> _Task objective_: From the records below, extract only the lines running from the line with "zip(*points))), Vector(map(max, zip(*points)))" to the line with "for node in", both lines included, reproducing them exactly.

- - - - - - -

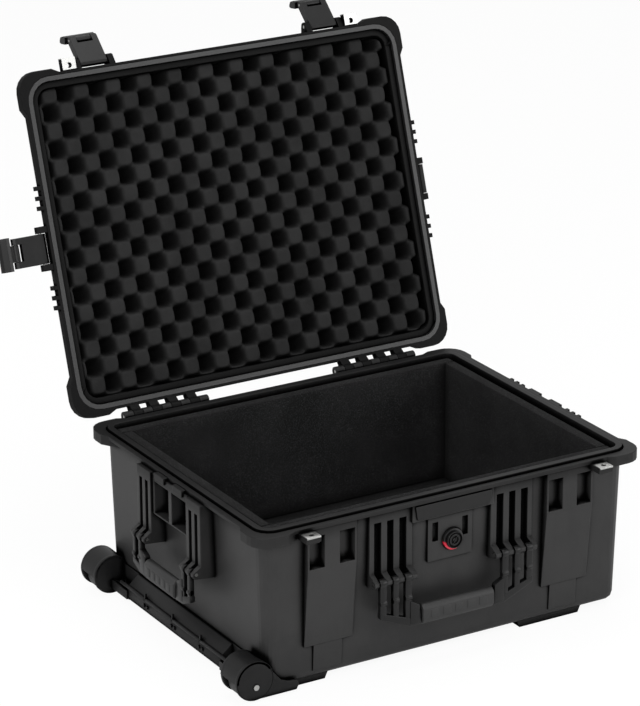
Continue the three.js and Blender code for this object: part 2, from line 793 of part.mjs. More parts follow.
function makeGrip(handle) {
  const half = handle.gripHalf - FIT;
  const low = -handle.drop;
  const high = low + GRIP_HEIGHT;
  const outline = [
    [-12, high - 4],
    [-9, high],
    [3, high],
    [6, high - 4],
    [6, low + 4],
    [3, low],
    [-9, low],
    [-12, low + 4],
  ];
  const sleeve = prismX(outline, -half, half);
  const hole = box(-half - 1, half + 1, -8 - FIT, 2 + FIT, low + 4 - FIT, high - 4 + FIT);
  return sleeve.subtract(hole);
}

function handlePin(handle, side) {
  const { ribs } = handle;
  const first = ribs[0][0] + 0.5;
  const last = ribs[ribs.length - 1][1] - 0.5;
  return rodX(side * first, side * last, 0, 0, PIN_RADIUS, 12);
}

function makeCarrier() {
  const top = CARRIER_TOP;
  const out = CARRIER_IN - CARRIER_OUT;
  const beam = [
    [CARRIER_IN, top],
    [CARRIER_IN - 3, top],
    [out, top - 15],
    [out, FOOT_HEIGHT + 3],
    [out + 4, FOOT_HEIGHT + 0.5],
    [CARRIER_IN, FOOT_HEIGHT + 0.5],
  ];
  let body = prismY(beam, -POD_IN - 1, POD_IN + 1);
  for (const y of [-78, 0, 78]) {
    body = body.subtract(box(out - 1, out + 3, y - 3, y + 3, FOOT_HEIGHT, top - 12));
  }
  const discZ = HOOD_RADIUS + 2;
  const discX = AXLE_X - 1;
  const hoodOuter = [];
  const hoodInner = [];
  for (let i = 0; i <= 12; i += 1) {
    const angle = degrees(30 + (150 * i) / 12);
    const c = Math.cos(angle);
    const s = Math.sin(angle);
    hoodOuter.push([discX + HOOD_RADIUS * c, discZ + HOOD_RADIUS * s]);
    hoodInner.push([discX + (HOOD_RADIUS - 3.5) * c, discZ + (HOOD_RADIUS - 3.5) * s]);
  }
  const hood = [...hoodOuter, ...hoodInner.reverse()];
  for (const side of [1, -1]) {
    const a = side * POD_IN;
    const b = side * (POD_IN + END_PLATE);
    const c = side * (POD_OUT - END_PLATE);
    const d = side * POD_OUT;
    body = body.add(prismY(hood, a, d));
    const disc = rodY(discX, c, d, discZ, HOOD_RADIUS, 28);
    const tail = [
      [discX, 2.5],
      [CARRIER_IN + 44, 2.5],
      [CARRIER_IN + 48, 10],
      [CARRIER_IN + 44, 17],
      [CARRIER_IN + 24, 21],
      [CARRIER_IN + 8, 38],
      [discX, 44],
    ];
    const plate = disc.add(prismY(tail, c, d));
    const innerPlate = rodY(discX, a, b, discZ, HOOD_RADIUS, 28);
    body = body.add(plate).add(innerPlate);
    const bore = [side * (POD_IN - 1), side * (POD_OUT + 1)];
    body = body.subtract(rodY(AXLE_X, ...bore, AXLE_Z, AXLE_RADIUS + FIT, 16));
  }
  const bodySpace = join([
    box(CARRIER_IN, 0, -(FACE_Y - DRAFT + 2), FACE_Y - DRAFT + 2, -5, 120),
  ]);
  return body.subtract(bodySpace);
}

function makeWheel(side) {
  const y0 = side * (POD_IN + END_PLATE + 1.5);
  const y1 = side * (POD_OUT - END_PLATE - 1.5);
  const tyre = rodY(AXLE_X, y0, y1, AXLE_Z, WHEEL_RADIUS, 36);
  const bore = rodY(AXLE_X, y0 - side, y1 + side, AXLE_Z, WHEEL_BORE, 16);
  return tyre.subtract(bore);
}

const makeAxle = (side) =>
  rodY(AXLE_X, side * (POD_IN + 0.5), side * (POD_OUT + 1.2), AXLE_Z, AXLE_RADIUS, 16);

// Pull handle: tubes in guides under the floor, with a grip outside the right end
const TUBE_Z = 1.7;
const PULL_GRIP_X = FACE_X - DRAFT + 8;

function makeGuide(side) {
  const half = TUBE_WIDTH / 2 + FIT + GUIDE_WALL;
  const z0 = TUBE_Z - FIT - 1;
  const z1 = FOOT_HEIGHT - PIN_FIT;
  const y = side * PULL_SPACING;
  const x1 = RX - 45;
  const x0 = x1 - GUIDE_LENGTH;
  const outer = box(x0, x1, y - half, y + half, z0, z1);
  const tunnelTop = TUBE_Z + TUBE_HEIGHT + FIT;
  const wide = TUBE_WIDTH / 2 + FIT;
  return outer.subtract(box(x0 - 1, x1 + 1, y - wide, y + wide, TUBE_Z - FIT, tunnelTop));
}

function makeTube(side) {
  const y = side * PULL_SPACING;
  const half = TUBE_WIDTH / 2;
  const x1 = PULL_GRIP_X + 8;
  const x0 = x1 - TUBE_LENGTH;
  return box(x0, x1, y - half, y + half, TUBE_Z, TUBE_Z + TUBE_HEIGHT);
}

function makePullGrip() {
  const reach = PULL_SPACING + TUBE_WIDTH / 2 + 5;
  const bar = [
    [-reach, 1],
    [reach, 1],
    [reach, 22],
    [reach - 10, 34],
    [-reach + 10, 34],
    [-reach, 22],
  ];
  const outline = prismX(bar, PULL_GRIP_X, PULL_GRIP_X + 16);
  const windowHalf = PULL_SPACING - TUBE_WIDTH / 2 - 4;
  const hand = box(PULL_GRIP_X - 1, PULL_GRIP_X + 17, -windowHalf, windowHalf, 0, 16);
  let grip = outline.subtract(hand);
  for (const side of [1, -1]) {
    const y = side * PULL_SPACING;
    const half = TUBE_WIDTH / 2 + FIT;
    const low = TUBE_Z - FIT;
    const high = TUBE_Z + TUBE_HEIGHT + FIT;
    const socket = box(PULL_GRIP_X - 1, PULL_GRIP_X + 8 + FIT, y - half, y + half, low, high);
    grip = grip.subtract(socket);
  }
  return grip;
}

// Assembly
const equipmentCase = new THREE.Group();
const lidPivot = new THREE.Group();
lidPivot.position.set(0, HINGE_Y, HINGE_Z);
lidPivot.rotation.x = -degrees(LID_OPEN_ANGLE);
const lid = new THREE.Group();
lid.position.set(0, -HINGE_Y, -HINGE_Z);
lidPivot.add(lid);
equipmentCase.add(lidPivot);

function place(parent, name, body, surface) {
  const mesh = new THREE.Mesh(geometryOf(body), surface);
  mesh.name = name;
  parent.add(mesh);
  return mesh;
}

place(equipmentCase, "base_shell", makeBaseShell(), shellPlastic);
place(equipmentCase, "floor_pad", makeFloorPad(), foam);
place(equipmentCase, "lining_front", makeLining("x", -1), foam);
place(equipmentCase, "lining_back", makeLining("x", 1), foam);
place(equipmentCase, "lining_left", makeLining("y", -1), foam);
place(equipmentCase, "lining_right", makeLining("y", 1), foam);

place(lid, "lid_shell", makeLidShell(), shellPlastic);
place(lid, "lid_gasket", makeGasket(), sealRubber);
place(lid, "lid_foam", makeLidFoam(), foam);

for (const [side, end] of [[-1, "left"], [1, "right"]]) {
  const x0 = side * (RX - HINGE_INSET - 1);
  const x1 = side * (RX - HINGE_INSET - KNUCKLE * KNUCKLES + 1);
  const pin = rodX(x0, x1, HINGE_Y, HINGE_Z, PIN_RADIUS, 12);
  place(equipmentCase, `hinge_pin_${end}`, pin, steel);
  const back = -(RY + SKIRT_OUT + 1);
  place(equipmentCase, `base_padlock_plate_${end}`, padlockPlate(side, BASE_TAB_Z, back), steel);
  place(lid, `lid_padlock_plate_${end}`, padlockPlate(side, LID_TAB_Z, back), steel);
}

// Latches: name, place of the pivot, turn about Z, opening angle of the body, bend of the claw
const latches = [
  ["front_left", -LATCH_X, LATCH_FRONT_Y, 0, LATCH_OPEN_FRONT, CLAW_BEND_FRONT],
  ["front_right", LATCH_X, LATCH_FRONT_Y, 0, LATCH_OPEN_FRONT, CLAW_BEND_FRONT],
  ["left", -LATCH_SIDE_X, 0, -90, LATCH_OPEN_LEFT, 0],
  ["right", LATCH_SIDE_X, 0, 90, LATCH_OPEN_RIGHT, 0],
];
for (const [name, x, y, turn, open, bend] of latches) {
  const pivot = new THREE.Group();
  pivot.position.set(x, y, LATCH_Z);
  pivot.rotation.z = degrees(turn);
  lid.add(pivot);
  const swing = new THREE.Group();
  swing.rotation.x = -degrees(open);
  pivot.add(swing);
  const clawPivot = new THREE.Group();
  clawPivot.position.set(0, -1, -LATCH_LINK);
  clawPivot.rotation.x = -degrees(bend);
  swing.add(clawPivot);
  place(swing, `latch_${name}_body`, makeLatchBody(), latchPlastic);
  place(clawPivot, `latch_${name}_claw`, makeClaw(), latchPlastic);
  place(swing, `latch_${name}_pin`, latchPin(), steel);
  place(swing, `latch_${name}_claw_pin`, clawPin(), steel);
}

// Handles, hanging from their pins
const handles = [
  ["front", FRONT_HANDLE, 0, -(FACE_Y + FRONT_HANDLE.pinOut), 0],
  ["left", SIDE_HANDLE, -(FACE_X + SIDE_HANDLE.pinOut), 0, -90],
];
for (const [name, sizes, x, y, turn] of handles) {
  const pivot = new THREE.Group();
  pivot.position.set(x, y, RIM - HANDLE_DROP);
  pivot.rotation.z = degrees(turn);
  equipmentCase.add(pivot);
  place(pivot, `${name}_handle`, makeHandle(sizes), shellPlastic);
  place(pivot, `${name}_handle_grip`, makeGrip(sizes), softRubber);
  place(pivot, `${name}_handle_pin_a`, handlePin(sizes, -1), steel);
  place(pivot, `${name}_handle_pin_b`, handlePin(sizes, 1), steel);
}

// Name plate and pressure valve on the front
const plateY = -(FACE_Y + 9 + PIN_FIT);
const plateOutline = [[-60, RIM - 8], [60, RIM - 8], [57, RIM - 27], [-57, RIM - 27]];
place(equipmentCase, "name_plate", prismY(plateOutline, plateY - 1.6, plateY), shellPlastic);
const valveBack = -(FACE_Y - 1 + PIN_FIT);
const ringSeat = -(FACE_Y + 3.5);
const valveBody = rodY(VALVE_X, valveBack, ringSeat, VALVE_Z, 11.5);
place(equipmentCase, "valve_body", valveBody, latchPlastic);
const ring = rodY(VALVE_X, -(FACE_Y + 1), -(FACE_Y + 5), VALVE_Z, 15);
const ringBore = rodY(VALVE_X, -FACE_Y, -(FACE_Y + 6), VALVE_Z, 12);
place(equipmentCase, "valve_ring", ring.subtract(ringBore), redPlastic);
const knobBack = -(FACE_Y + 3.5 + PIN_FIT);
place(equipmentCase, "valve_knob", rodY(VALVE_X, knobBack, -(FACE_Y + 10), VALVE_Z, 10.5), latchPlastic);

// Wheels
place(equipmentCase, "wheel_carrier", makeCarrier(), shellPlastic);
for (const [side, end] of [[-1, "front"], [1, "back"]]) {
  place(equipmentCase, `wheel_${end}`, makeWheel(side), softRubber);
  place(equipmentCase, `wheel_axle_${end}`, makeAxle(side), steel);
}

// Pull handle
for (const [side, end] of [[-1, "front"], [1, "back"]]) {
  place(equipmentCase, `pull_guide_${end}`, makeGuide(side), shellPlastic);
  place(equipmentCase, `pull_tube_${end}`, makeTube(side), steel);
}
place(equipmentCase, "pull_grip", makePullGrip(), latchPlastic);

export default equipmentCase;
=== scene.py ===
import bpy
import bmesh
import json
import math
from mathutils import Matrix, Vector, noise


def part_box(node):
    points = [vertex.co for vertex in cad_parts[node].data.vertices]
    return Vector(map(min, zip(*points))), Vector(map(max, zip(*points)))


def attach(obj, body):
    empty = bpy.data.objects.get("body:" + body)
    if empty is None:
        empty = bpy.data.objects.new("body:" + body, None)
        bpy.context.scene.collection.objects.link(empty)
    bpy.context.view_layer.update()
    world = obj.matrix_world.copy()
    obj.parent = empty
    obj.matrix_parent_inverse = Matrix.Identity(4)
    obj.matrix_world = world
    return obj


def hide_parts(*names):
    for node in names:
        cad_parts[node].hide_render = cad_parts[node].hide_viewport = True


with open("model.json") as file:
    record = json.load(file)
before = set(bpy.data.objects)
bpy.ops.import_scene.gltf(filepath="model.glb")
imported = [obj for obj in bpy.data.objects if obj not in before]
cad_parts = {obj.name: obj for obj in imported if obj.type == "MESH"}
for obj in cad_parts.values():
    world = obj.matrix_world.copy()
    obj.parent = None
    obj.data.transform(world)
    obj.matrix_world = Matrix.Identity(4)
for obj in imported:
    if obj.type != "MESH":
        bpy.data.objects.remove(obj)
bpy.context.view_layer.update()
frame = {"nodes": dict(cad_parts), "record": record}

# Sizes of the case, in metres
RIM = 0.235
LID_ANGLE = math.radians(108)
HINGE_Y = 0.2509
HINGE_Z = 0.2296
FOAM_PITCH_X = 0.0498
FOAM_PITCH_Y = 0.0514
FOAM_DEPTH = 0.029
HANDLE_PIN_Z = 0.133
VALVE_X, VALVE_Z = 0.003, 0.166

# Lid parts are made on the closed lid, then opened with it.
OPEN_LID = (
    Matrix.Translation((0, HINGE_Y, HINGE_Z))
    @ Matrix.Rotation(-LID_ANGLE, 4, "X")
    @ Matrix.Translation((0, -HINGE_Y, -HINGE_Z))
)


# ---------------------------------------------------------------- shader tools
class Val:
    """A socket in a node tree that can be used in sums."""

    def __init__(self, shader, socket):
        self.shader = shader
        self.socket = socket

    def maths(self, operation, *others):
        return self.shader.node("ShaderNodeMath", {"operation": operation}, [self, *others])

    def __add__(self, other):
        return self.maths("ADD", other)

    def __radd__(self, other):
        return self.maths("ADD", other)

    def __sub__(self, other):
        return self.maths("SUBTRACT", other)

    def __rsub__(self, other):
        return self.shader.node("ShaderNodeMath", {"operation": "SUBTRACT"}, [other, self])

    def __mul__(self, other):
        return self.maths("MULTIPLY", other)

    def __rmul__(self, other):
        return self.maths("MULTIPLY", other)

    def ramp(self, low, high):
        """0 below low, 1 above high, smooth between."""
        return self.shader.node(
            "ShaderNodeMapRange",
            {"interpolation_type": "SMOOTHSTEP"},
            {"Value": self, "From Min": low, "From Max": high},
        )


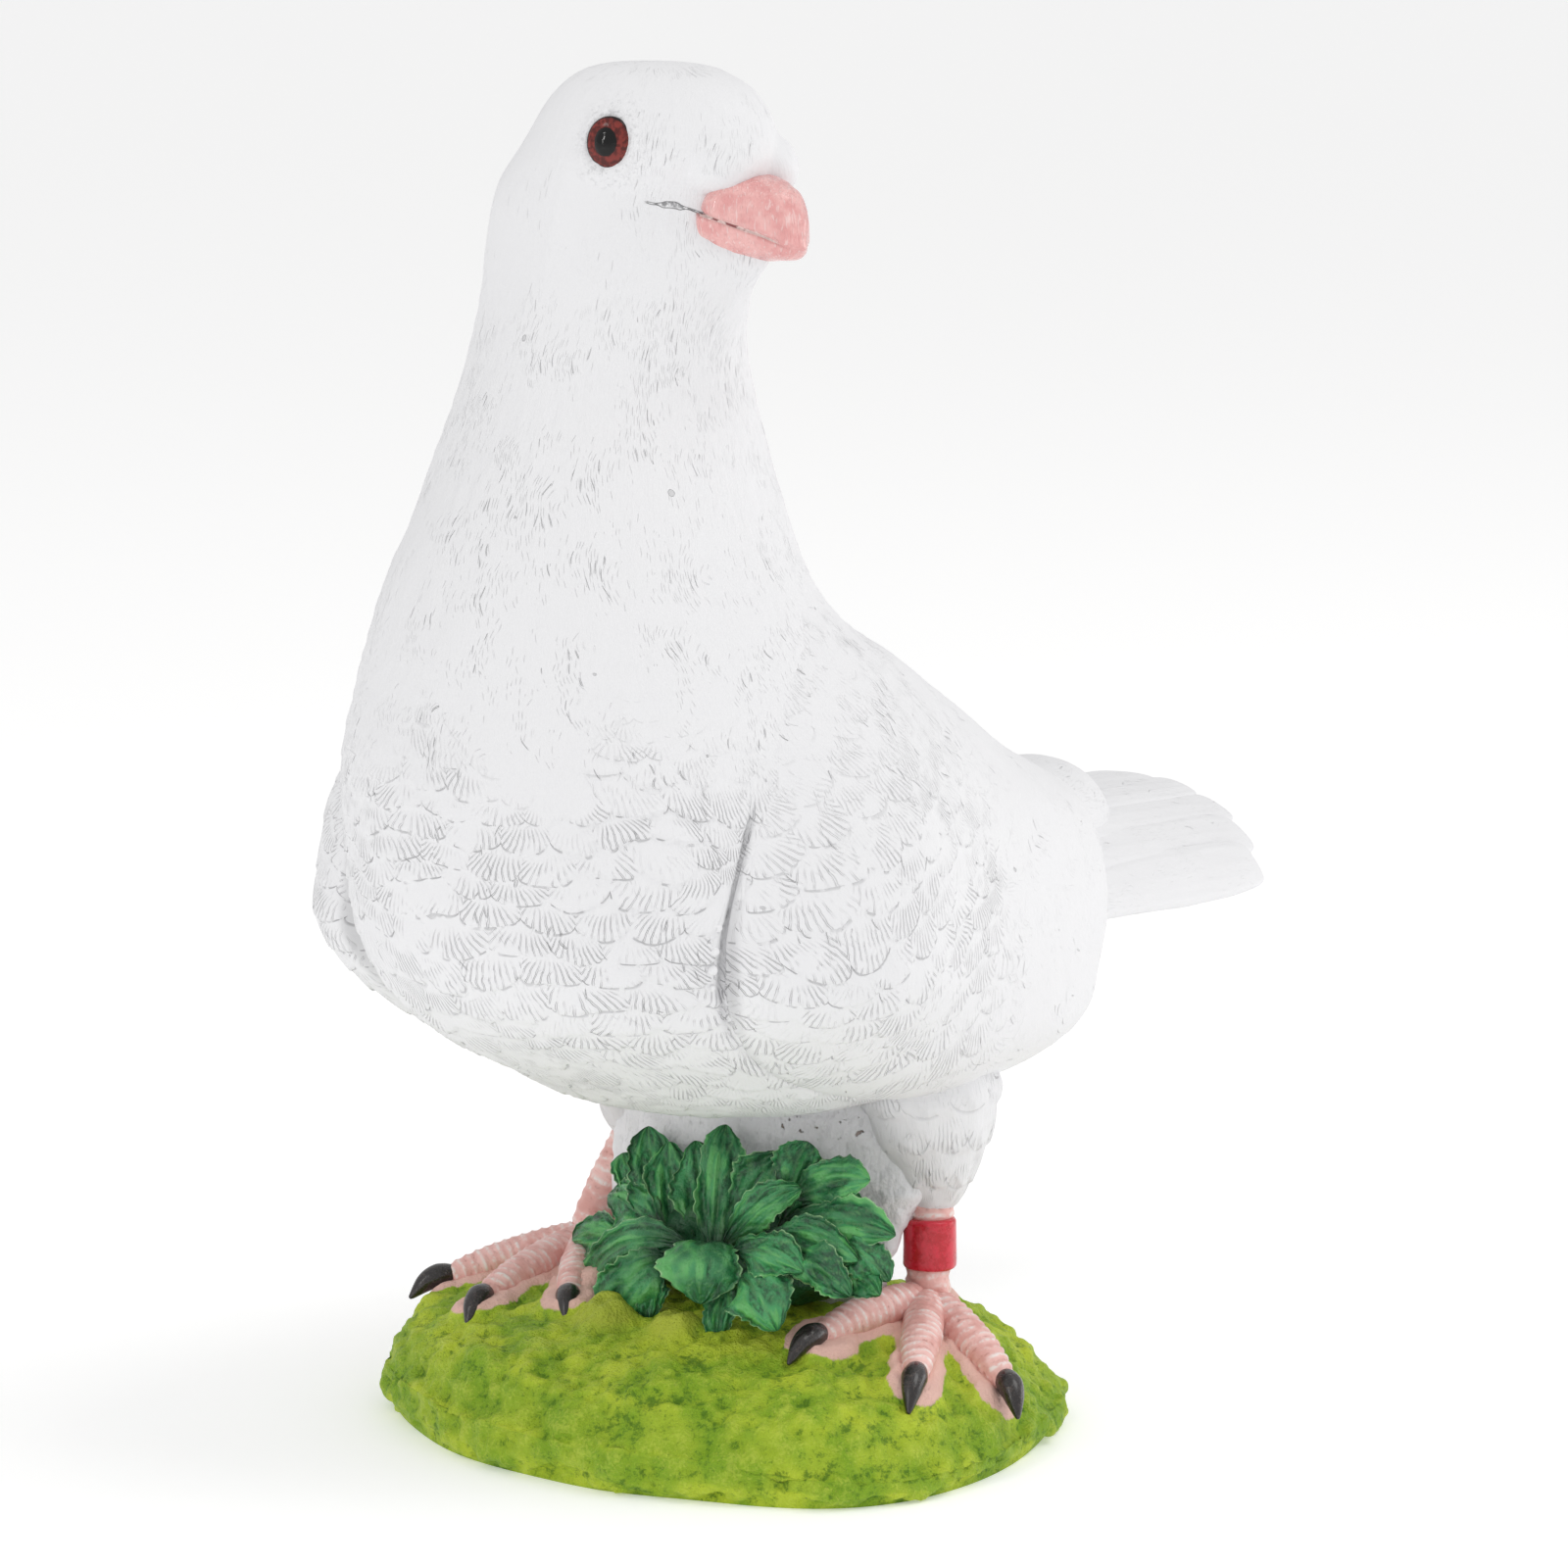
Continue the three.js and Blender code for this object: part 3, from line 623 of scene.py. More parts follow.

- - - - - - -

> _Response_:
    return Vector(map(min, zip(*points))), Vector(map(max, zip(*points)))


def attach(obj, body):
    empty = bpy.data.objects.get("body:" + body)
    if empty is None:
        empty = bpy.data.objects.new("body:" + body, None)
        bpy.context.scene.collection.objects.link(empty)
    bpy.context.view_layer.update()
    world = obj.matrix_world.copy()
    obj.parent = empty
    obj.matrix_parent_inverse = Matrix.Identity(4)
    obj.matrix_world = world
    return obj


def hide_parts(*names):
    for node in names:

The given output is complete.